**** Records supplied

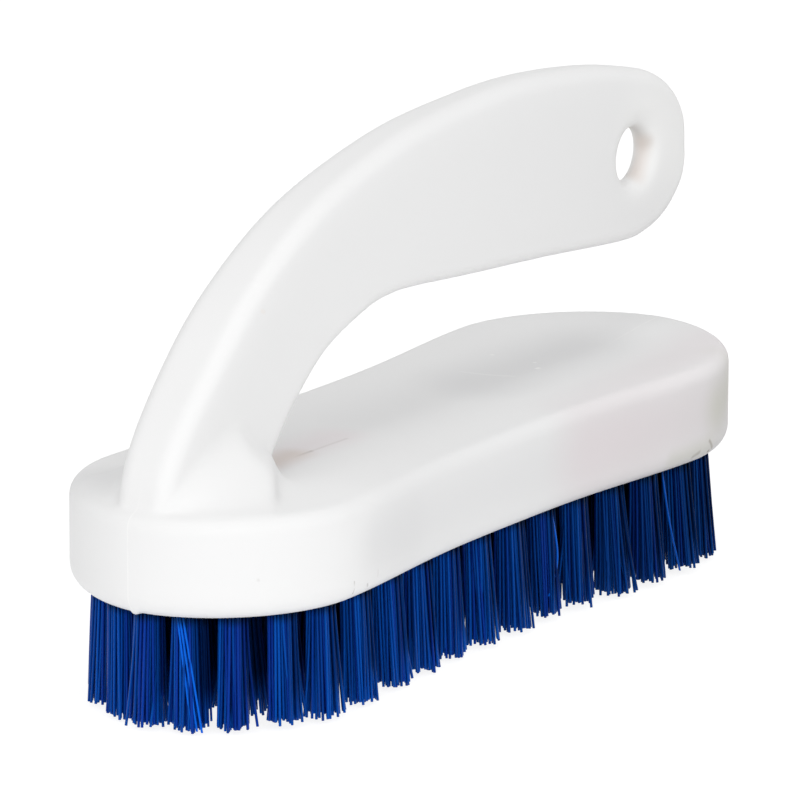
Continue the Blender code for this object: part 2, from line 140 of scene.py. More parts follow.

********
**** Records supplied

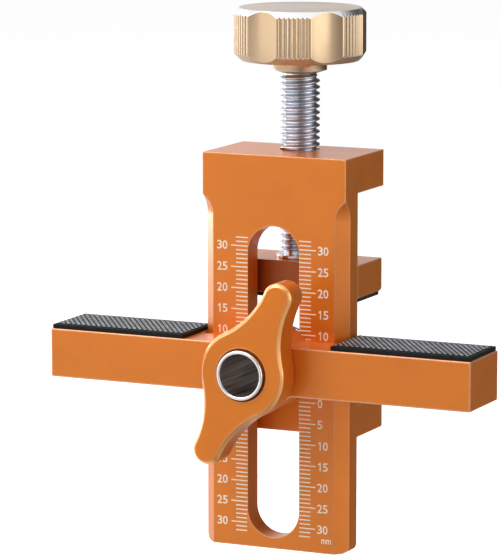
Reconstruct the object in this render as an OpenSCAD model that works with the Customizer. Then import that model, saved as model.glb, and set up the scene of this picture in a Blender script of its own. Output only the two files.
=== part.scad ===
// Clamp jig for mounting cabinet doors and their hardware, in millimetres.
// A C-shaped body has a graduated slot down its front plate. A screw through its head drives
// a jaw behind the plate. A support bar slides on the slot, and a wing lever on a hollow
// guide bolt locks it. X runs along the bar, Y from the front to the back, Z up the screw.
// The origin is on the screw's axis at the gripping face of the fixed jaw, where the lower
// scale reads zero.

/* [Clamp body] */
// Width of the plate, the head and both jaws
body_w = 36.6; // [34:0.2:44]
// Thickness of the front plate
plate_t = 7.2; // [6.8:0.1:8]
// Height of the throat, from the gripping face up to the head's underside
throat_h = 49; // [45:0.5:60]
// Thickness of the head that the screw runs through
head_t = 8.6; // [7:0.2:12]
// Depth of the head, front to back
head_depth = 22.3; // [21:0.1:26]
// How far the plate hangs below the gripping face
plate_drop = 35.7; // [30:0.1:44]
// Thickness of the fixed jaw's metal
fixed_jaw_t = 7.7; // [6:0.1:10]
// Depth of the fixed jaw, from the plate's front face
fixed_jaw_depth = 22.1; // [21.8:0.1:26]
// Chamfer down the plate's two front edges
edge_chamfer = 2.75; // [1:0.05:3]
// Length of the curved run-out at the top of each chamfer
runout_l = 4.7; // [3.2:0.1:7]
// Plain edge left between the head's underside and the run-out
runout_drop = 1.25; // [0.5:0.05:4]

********
**** Records supplied

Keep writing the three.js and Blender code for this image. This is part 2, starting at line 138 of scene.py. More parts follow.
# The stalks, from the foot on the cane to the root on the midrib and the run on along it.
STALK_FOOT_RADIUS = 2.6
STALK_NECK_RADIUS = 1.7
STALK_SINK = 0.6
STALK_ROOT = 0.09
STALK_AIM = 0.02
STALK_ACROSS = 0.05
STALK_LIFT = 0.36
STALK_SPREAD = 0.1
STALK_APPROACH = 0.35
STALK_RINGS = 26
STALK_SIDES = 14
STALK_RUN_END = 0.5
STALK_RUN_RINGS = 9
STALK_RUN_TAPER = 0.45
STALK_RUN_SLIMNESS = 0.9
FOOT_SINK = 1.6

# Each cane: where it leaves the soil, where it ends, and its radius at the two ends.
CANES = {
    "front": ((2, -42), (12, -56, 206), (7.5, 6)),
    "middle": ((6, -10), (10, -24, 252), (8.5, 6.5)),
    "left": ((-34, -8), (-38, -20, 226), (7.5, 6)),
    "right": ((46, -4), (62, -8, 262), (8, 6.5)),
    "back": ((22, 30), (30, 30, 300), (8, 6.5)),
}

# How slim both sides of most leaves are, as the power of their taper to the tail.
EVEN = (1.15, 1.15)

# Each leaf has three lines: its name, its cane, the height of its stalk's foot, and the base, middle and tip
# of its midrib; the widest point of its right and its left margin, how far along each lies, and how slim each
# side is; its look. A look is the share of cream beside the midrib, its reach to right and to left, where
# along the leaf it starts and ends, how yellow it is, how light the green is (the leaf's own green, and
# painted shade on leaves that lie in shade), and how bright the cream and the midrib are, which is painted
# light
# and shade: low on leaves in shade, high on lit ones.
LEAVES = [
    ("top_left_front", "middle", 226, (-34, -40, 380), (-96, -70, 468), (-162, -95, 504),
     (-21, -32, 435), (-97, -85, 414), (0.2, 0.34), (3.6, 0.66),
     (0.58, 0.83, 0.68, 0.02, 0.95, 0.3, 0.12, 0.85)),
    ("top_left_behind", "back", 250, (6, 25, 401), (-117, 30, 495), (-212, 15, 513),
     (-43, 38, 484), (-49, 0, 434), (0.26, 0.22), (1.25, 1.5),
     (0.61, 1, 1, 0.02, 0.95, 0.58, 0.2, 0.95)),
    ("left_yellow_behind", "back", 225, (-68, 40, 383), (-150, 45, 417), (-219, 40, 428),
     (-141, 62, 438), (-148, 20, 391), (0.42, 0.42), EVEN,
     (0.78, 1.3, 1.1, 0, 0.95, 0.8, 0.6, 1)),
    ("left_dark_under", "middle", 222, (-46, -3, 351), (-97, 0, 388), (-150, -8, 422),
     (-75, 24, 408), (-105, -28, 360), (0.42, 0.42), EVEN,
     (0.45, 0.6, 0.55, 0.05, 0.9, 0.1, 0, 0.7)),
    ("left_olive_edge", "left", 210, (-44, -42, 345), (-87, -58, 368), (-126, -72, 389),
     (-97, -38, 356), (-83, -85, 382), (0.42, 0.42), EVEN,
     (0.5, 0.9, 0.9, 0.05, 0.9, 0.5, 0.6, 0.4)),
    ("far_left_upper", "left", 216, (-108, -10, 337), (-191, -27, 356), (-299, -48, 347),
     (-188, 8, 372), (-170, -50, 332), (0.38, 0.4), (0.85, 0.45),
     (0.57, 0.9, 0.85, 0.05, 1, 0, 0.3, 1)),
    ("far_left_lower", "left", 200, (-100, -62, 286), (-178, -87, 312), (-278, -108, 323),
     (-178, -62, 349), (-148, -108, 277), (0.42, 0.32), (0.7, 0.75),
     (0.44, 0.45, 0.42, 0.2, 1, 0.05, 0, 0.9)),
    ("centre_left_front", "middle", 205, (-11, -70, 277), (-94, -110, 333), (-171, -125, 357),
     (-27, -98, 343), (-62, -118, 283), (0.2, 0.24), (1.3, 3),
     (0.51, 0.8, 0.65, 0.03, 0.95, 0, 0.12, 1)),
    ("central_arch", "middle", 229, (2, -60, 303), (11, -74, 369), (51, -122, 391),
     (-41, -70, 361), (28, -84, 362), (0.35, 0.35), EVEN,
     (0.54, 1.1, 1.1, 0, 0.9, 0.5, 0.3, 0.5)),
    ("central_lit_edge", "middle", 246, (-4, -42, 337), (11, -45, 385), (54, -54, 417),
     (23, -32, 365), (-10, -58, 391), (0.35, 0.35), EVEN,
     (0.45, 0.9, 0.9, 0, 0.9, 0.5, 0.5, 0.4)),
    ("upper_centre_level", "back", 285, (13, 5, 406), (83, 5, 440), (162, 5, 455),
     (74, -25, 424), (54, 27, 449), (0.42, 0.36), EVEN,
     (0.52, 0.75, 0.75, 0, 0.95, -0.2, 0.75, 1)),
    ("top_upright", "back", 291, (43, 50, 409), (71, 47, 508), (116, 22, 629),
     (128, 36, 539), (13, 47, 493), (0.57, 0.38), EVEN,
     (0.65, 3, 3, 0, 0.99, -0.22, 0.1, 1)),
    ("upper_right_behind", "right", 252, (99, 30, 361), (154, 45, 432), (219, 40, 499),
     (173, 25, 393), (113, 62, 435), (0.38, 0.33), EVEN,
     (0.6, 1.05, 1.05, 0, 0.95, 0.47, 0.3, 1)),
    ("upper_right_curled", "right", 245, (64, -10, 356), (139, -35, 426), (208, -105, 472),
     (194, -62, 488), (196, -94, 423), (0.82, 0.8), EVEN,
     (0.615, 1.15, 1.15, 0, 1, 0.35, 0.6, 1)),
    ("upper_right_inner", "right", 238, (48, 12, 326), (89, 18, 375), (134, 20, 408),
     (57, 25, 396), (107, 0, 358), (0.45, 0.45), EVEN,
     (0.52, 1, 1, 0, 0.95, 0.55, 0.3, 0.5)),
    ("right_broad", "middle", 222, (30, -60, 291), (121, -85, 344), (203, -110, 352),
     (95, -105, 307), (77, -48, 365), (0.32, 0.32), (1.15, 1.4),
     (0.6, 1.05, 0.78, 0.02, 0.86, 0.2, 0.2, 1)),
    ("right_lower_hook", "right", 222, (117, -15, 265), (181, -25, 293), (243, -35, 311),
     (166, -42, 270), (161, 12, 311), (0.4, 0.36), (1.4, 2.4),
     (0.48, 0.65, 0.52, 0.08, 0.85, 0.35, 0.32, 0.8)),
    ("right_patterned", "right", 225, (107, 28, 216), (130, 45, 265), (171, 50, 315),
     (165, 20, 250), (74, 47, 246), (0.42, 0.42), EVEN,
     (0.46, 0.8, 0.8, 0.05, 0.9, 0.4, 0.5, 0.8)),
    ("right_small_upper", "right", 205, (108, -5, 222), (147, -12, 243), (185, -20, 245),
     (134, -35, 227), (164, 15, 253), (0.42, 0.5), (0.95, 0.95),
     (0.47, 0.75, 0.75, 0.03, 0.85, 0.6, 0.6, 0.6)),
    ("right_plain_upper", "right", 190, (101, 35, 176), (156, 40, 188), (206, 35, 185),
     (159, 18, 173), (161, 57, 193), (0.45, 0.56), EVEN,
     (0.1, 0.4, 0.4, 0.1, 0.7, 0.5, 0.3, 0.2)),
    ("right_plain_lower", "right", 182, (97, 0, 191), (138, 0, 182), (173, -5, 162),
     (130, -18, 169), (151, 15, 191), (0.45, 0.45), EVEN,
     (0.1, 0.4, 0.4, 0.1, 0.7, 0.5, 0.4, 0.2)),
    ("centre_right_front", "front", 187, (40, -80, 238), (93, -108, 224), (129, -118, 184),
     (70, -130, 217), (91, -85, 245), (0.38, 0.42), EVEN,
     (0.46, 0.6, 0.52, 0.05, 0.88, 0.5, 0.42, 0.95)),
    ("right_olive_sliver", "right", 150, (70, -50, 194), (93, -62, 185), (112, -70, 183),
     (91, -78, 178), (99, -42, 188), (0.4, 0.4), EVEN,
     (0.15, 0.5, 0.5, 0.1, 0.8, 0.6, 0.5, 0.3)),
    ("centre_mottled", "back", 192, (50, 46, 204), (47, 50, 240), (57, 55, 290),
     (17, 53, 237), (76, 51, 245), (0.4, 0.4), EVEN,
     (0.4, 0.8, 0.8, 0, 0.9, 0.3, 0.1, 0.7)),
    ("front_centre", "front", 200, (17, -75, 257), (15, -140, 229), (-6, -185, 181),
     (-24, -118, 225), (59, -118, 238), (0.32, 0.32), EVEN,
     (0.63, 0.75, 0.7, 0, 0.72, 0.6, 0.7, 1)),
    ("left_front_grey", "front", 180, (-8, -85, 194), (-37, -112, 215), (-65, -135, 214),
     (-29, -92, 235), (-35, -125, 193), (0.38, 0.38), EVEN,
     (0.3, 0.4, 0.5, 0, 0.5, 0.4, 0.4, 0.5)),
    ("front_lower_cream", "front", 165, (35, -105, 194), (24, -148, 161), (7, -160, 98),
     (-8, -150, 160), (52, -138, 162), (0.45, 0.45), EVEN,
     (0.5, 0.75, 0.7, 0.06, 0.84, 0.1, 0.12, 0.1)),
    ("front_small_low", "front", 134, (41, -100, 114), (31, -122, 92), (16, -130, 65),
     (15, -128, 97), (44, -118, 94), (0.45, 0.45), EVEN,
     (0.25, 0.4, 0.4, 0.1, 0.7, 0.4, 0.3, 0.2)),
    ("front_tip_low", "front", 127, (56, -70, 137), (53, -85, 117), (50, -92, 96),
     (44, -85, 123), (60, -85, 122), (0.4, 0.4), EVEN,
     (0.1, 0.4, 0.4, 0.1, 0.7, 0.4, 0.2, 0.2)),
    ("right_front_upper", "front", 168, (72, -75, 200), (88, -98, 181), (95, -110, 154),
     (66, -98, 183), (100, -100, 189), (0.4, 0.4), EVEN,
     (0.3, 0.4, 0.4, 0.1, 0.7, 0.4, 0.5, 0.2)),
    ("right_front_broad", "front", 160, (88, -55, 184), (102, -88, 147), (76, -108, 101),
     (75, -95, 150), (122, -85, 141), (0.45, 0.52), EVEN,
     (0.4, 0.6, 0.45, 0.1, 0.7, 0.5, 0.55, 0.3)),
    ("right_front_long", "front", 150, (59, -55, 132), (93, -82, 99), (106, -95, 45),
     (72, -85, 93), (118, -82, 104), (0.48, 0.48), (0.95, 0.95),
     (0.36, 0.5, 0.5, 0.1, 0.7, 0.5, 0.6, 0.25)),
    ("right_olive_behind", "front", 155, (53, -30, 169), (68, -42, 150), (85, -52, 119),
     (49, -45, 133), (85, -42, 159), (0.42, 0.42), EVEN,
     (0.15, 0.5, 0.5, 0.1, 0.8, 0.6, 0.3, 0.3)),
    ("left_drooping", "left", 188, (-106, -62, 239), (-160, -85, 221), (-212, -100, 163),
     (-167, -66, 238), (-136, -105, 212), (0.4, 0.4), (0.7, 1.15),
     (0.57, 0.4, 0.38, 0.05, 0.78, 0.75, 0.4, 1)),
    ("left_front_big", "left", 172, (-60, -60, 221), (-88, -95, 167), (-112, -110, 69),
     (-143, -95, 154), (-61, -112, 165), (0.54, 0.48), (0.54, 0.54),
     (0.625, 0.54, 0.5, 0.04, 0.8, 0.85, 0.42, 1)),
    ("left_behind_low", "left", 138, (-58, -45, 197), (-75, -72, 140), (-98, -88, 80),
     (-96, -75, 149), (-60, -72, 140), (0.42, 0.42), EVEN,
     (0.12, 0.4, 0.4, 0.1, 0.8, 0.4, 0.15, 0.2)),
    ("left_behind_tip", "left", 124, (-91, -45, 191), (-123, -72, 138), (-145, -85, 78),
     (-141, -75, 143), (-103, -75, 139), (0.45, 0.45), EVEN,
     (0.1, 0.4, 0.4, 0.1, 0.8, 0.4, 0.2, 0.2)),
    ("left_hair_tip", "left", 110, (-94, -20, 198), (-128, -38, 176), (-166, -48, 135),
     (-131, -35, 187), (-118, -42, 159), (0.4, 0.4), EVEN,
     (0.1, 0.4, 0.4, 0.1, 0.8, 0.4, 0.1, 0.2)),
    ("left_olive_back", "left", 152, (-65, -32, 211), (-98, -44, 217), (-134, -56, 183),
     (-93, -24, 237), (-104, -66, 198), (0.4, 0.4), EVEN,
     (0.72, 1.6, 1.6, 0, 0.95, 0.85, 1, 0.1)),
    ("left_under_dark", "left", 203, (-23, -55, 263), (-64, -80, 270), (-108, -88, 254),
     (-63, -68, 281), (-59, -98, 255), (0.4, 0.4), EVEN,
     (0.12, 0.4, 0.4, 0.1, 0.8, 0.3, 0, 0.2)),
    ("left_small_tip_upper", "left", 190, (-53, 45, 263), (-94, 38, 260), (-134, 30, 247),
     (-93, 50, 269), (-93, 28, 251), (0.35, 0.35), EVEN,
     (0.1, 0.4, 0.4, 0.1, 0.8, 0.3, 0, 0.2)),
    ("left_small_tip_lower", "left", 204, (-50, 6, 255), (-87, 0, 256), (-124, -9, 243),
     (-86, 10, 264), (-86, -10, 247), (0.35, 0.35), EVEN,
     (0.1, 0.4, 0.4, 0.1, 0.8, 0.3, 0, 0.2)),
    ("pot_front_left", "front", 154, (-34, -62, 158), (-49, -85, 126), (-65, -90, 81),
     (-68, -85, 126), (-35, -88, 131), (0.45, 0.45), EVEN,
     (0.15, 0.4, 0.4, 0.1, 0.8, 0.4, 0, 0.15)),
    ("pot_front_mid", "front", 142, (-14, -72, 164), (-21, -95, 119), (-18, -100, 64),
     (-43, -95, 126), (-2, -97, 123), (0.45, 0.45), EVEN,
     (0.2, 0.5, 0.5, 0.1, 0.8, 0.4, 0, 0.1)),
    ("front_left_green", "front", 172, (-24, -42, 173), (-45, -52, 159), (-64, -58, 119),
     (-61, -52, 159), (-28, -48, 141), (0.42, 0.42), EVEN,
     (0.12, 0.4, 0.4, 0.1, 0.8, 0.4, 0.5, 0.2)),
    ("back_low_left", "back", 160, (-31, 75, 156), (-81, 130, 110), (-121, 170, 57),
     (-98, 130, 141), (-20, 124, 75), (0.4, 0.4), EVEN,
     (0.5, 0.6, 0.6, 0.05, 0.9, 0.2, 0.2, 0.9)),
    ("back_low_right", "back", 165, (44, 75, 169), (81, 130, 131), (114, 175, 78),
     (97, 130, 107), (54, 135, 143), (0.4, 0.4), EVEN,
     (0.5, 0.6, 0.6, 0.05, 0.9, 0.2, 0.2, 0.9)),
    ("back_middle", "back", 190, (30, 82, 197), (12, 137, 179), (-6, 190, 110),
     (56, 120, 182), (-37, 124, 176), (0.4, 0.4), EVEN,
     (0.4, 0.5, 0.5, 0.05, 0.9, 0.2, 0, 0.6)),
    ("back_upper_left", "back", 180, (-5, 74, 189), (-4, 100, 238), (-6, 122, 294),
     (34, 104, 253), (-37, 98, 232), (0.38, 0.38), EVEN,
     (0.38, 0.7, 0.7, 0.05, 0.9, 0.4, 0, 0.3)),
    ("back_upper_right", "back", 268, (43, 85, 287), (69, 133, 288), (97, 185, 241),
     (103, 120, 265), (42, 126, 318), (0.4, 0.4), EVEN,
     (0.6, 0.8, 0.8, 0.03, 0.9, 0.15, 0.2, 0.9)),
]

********

_Problem to solve_. Your task is to retype the entries verbatim, starting with the line that holds "Reconstruct the object" and stopping after the line that holds "scale reads zero.".

_Result below_.
Reconstruct the object in this render as an OpenSCAD model that works with the Customizer. Then import that model, saved as model.glb, and set up the scene of this picture in a Blender script of its own. Output only the two files.
=== part.scad ===
// Clamp jig for mounting cabinet doors and their hardware, in millimetres.
// A C-shaped body has a graduated slot down its front plate. A screw through its head drives
// a jaw behind the plate. A support bar slides on the slot, and a wing lever on a hollow
// guide bolt locks it. X runs along the bar, Y from the front to the back, Z up the screw.
// The origin is on the screw's axis at the gripping face of the fixed jaw, where the lower
// scale reads zero.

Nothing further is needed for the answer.